We were still using an old version of RavenDB, and were using its attachment feature to store the images. I have to assume we were doing something wrong, because RavenDB is a pretty good product as far as I can see, and I don’t see why it wouldn’t work. I’m honestly not that familiar with RavenDB and the decision to use it was made before I started, so I couldn’t really determine why it wasn’t performing as we expected.

Moving our images to a different storage mechanism was fairly easy, our external API didn’t need to change, and we just moved the image storage into S3.

The next run of the load tests showed average response times under load going down to about 7 seconds, which is about the time it takes to move 1.2MB on our internet connection + some overhead.

The charts still look basically the same, but the numbers are a hell of a lot lower now, so we’ve got that going for us, which is nice.

Summary

Always load test. Always.

We had already guessed before we started load testing that the underlying database would probably be a bottleneck, as there was only one of them, and we had issues adding more in parallel during development. We had assumed that any performance issues with the database could be solved by simply making it more awesome in whatever way it was bottlenecked.
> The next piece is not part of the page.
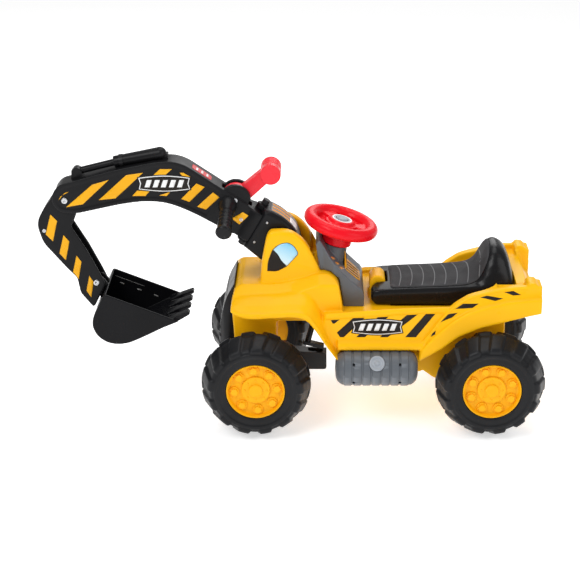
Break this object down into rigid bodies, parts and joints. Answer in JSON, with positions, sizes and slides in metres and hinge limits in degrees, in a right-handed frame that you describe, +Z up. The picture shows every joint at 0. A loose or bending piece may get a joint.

Unfortunately, that turned out to be a false assumption, and we had to change the internals of the system in order to scale our performance when it came to image storage.

Without load testing and the analysis of its results via Kibana and its lovely charts, we wouldn’t have been able to identify the scaling issue and resolve it, with real numbers to back up our improvements.

I cannot recommend using a log aggregator enough. Literally you should aggregate all the things. Once you have all of that information at your fingertips you can do all sorts of amazing analysis, which lead to greater insights into how your software is actually running (as opposed to how you think its running).